Madre de tres hijas, eso no le ha quitado su carácter pícaro y alburero. Por el contrario, es una habilidad que ha adquirido y agudizado con los años: «No, si cuando yo llegué acá a vender no era así, pero luego se la quieren agarrar a una de pendeja y se tiene que poner viva con los albures. Dicen que la mula no era arisca, pero la hicieron a palos. Oye, pero siéntate, que te veo cansado», nos dice entre sonoras carcajadas.

También reconoce que no falta el asustado que le ha dicho que su letrero es ofensivo o vulgar. «Sobre todo las viejitas, las que vienen al parque a bailar danzón, son las que me hacen caras. Una vez una señora me dijo: “Ya te iba a comprar cinco bolsitas, pero por tu letrero grosero ya no”. Ya nada más le respondí a la doña: “Uy, seño, si nos ponemos a vernos el culo vamos a ver quién lo tiene más cagado”. Ya nada más me hizo gestos y se fue. Yo digo que es parte del habla de todos los mexicanos, todos mentamos madres alguna vez, y el que no, es porque ha de sentirse gringo».

Quienes ponen cara de fuchi ante su letrero son los menos, pues recibe muchas más felicitaciones que, por fortuna, se traducen en ventas. «Pasan sobre todo chavos que desde lejos me hacen señas y me gritan: “¡Está bien chido su letrero!”. La gran mayoría se regresan y me compran. Además la gente de aquí ya me conoce bien y saben que vendo buenas cosas. Todo es fresco, yo me surto directo en la fábrica, por eso es que no ofrezco cosas viejas y además puedo dar buenos precios. Pon tú: estas alegrías que yo doy a cinco, otros vendedores las dan mínimo a 10 pesos».

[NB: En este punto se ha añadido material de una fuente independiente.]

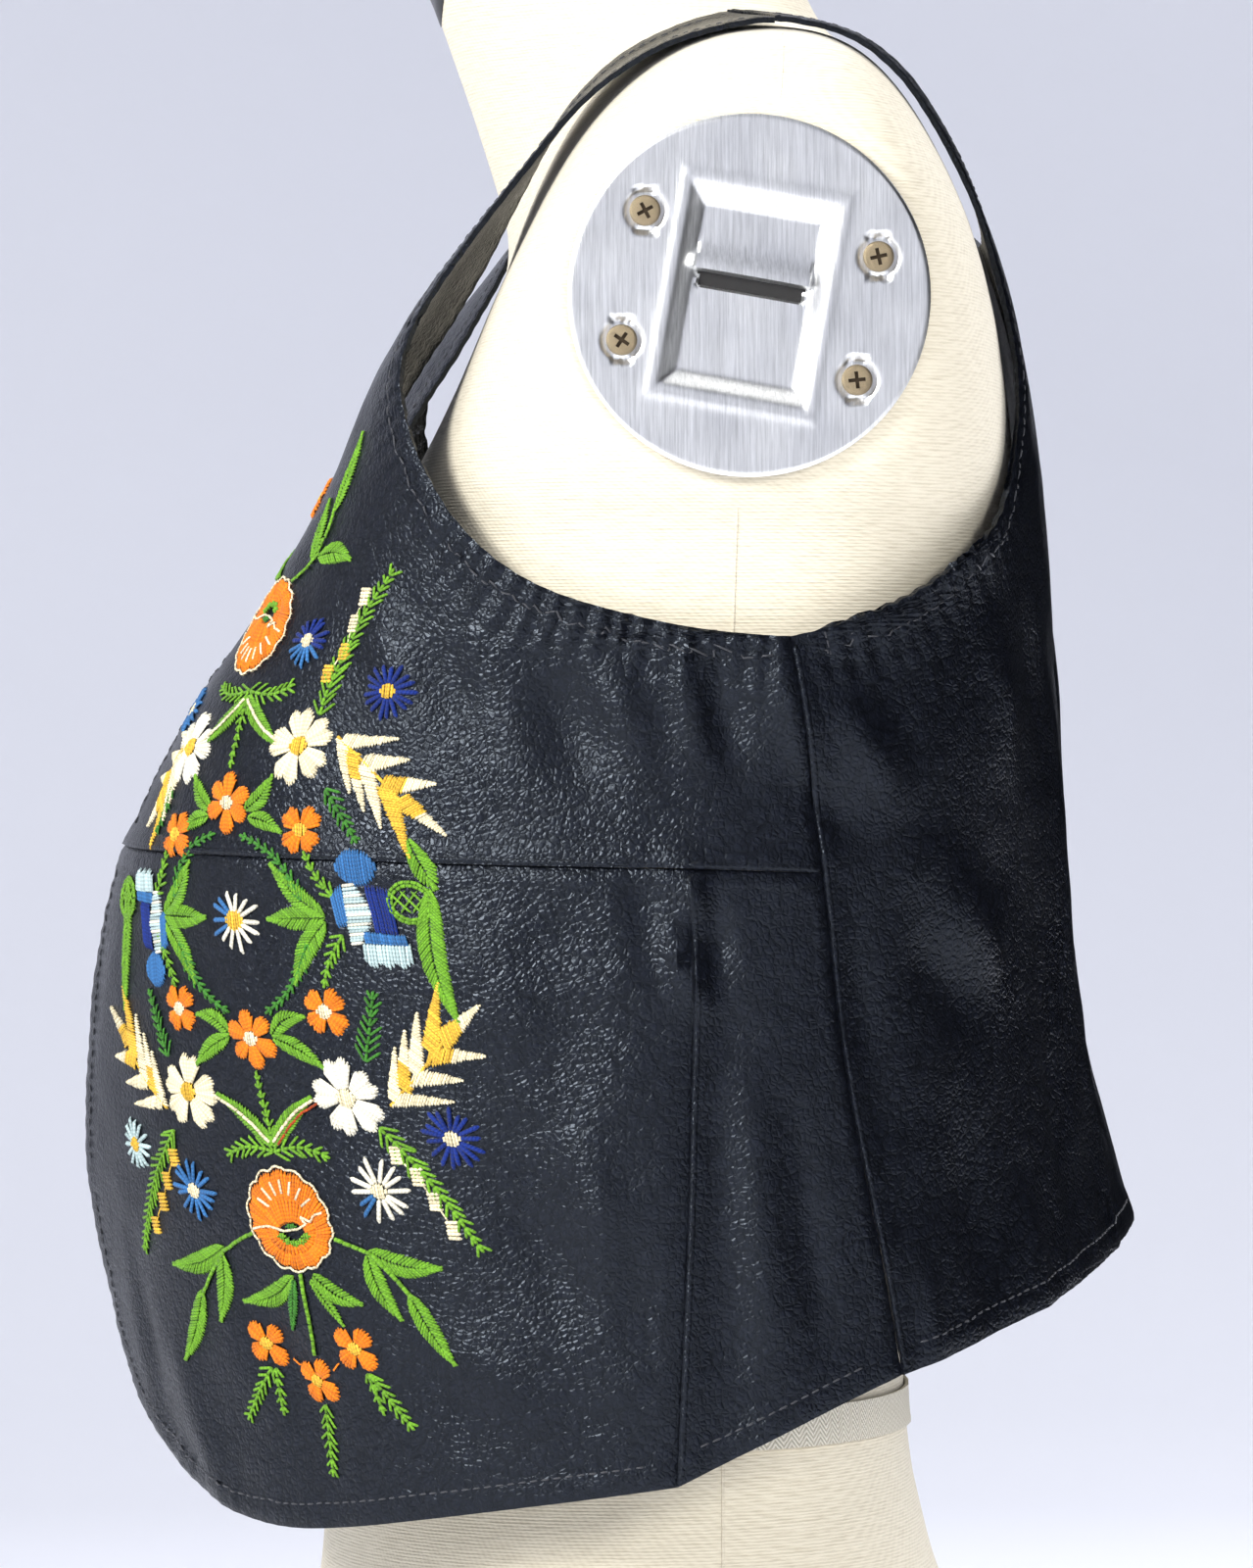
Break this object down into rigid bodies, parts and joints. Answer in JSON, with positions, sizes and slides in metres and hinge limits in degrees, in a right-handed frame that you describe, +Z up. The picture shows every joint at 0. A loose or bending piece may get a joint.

Sucumbiendo a la tentadora oferta, compramos una alegría de amaranto con cacahuates y en efecto: está sabrosa y crujiente. Apenas nos despedimos y se sienten unas tremendas ganas de volver a este pequeño puestecito ubicado justo al frente del edificio de la delegación Iztapalapa.

«¡Ah, no se te vaya a olvidar poner en la entrevista que estoy aquí todos los días de ocho a ocho, menos los martes y los jueves que es cuando descanso!», nos grita al mismo tiempo que agita la mano.

Dicen que la alegría no tiene precio, pero no podrían estar más equivocados: La Güera la vende envuelta en celofán y, «¡chingue a su madre, cuesta sólo 5 pesos!».